Could you write out the opening lines of the data, word for word, stopping after the line that contains "return Number(tree, source.outputs[name])"?

— start Information supplied —

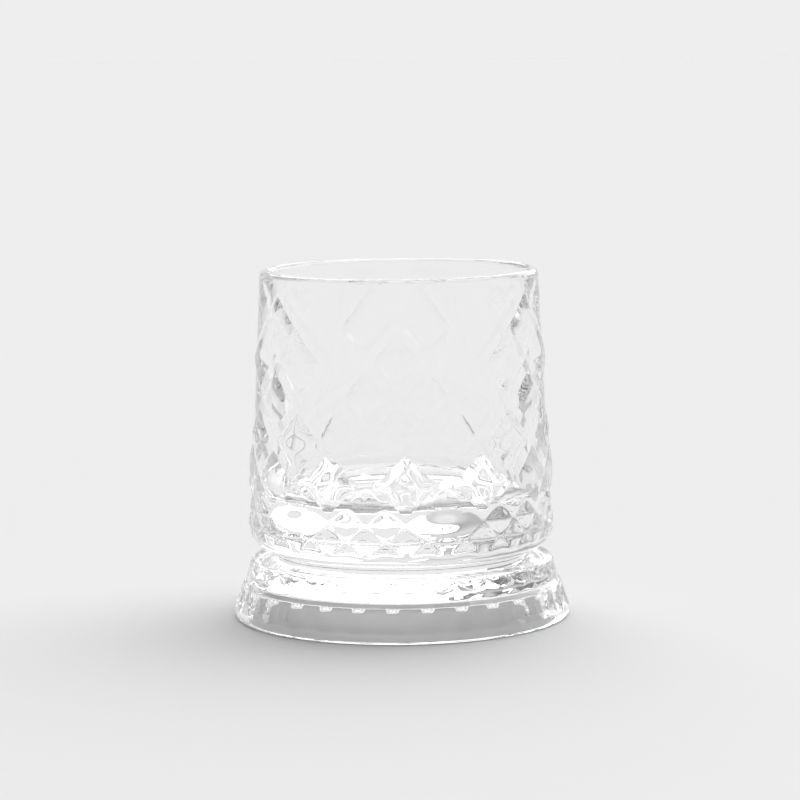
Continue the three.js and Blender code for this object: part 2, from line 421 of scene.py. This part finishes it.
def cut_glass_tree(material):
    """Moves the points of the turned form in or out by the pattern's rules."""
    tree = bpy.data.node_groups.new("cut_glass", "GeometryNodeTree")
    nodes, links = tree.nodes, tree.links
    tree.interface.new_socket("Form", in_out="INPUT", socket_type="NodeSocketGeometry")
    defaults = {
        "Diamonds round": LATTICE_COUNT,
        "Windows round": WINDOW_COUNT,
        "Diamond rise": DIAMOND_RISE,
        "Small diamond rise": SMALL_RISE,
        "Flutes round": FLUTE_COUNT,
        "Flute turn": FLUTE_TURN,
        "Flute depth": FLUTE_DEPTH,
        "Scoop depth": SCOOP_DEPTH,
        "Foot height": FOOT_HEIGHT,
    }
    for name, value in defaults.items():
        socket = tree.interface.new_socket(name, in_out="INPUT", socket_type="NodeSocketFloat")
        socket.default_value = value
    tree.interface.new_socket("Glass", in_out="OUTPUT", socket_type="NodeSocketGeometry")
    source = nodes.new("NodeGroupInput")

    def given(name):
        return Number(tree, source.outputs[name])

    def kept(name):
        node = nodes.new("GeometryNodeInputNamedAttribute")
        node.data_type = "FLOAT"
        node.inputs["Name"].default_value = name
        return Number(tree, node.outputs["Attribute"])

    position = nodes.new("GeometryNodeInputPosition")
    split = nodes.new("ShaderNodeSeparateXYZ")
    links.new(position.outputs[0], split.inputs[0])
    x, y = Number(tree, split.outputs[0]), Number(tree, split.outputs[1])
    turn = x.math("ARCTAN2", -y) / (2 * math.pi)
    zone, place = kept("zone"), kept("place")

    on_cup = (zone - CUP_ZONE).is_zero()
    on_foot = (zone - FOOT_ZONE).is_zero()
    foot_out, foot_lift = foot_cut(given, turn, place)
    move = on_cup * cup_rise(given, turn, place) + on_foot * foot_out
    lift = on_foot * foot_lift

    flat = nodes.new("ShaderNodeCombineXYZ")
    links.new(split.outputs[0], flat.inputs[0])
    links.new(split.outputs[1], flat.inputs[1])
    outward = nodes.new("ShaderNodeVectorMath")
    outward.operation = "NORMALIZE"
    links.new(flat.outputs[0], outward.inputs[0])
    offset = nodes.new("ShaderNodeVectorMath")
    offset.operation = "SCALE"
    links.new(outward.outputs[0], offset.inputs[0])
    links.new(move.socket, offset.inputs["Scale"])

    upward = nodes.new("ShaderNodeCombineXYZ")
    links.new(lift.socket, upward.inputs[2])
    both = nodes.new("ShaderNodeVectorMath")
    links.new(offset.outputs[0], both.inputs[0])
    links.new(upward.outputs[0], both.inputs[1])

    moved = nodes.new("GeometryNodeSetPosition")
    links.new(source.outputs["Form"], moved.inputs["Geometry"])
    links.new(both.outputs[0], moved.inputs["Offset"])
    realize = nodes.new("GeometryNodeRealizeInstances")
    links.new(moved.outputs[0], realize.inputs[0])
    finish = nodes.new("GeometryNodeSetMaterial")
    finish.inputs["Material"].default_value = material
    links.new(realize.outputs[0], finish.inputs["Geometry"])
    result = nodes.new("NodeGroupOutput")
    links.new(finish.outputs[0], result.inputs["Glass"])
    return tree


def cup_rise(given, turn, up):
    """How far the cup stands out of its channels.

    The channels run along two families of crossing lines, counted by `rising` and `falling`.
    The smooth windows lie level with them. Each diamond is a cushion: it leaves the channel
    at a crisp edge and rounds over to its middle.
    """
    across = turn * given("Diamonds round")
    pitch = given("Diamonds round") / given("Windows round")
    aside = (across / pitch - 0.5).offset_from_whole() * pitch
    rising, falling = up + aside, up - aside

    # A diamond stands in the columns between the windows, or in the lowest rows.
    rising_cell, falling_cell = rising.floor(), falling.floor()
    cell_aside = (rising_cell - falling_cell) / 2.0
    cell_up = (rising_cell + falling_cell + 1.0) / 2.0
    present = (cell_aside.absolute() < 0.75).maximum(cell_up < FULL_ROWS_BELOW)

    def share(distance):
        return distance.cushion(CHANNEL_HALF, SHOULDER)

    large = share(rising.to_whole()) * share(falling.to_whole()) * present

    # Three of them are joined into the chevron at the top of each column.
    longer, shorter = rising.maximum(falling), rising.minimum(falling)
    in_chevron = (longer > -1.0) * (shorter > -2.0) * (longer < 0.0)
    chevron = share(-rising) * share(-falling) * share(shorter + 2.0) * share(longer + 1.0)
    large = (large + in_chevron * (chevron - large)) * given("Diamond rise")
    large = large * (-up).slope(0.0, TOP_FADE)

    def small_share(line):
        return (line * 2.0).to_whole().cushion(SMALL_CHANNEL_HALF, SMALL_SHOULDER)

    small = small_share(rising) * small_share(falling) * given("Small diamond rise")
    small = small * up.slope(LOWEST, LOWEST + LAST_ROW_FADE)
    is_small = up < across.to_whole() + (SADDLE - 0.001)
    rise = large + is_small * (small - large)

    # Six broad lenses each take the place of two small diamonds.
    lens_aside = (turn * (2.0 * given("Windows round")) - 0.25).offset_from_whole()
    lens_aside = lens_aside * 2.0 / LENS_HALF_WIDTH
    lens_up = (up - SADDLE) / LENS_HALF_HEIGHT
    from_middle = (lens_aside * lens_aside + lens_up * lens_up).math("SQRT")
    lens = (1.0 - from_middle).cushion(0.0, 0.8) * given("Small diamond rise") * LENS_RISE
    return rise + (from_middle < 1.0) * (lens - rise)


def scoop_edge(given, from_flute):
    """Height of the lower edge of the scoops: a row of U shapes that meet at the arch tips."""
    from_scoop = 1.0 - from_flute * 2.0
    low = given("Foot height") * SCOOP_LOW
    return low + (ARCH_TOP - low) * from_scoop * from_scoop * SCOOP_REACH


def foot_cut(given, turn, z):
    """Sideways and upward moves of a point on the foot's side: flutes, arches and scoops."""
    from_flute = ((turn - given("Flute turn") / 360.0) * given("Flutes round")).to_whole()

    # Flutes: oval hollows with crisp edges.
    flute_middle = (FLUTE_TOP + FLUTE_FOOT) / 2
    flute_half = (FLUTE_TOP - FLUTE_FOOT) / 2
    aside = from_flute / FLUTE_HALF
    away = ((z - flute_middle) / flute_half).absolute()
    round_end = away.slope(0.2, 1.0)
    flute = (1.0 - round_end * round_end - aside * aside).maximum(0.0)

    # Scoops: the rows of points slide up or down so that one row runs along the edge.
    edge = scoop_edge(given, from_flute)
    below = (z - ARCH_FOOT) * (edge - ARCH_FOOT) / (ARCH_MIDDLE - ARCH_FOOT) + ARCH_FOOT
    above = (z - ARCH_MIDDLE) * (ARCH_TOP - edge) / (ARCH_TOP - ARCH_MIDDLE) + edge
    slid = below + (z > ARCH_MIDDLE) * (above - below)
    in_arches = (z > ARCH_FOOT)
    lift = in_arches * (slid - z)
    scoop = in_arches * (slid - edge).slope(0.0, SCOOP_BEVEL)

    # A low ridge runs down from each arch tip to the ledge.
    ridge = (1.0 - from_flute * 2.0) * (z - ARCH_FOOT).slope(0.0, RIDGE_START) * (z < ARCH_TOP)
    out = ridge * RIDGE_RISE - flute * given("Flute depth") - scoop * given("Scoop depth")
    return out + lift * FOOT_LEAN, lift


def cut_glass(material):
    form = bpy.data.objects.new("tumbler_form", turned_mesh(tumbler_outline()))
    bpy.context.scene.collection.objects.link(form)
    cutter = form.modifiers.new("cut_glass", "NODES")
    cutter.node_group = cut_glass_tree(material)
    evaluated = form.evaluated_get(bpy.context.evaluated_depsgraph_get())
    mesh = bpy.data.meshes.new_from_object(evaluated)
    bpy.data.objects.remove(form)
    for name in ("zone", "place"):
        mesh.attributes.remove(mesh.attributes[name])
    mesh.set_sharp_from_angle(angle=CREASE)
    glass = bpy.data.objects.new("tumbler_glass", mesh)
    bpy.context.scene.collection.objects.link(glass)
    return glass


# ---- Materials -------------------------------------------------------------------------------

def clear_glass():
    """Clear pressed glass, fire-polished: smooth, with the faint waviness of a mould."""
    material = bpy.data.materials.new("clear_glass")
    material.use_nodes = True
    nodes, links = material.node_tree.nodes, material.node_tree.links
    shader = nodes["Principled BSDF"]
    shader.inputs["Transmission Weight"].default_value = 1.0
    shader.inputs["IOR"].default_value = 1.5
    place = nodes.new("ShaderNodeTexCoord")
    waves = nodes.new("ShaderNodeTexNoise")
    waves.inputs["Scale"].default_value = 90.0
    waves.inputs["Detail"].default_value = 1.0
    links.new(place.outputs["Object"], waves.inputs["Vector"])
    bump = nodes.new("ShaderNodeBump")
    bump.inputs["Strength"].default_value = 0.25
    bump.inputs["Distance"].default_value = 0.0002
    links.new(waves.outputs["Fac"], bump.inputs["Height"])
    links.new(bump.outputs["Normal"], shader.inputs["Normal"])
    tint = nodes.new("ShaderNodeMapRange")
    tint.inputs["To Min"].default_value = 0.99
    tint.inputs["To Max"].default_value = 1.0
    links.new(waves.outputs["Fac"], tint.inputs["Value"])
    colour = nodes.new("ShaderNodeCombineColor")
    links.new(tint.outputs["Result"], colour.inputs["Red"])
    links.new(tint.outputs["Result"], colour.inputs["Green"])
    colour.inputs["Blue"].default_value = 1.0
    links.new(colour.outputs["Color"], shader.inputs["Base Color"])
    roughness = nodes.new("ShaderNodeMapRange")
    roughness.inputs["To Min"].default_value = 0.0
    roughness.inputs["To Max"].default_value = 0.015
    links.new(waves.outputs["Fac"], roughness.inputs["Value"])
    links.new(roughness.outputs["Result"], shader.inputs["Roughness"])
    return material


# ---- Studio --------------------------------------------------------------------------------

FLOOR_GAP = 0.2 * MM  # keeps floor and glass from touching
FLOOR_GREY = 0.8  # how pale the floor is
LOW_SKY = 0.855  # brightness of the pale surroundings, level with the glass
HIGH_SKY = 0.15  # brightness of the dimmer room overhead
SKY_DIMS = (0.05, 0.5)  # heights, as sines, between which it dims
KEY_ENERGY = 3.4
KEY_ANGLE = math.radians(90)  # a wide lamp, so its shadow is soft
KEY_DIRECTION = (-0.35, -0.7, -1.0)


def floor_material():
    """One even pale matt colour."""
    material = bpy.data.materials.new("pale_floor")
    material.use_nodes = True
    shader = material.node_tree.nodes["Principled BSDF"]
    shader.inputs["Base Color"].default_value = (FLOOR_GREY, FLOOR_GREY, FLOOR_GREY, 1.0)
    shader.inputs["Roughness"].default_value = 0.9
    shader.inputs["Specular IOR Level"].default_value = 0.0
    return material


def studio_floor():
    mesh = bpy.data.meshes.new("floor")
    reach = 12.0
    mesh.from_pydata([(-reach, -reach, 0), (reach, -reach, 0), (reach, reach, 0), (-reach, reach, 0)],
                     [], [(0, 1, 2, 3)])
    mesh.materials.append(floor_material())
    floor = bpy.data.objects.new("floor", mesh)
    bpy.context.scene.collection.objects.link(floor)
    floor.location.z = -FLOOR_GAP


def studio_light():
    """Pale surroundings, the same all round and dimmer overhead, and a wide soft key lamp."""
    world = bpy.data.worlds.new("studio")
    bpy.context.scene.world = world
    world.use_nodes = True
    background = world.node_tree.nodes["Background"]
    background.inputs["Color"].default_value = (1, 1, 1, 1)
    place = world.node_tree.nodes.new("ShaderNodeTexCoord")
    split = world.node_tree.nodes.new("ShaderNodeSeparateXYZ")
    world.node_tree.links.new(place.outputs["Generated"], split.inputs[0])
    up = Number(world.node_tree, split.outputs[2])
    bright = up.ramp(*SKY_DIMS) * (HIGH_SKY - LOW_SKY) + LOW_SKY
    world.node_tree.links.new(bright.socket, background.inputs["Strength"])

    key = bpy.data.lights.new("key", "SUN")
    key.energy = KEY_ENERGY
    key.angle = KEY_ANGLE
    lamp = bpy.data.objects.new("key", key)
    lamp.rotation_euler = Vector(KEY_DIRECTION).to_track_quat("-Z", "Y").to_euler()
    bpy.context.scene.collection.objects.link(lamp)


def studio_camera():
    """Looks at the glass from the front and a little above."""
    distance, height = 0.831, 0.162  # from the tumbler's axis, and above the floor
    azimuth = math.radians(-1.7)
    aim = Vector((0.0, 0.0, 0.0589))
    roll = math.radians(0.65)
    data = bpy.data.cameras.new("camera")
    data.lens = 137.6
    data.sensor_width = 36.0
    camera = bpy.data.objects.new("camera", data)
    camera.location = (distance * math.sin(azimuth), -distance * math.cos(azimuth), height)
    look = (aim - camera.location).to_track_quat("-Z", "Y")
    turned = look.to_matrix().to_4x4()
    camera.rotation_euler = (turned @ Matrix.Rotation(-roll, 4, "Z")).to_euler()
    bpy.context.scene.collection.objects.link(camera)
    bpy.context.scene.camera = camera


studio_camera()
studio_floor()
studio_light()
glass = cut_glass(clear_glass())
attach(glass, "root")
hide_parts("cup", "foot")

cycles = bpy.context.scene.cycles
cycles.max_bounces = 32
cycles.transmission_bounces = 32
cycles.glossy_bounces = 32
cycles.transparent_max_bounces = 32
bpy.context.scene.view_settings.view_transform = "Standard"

— end Information supplied —

Exercise result:
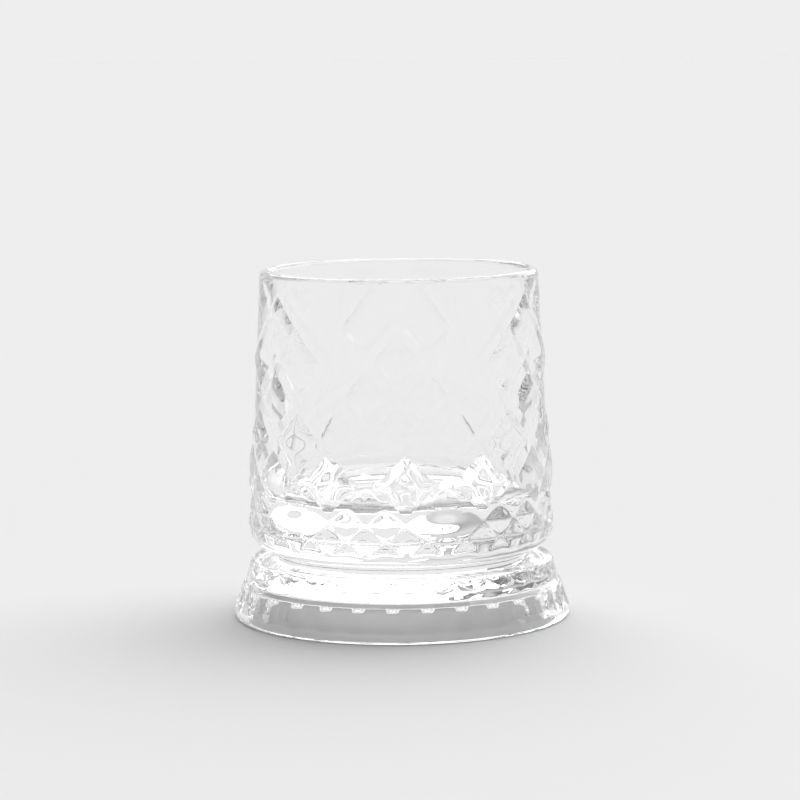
Continue the three.js and Blender code for this object: part 2, from line 421 of scene.py. This part finishes it.
def cut_glass_tree(material):
    """Moves the points of the turned form in or out by the pattern's rules."""
    tree = bpy.data.node_groups.new("cut_glass", "GeometryNodeTree")
    nodes, links = tree.nodes, tree.links
    tree.interface.new_socket("Form", in_out="INPUT", socket_type="NodeSocketGeometry")
    defaults = {
        "Diamonds round": LATTICE_COUNT,
        "Windows round": WINDOW_COUNT,
        "Diamond rise": DIAMOND_RISE,
        "Small diamond rise": SMALL_RISE,
        "Flutes round": FLUTE_COUNT,
        "Flute turn": FLUTE_TURN,
        "Flute depth": FLUTE_DEPTH,
        "Scoop depth": SCOOP_DEPTH,
        "Foot height": FOOT_HEIGHT,
    }
    for name, value in defaults.items():
        socket = tree.interface.new_socket(name, in_out="INPUT", socket_type="NodeSocketFloat")
        socket.default_value = value
    tree.interface.new_socket("Glass", in_out="OUTPUT", socket_type="NodeSocketGeometry")
    source = nodes.new("NodeGroupInput")

    def given(name):
        return Number(tree, source.outputs[name])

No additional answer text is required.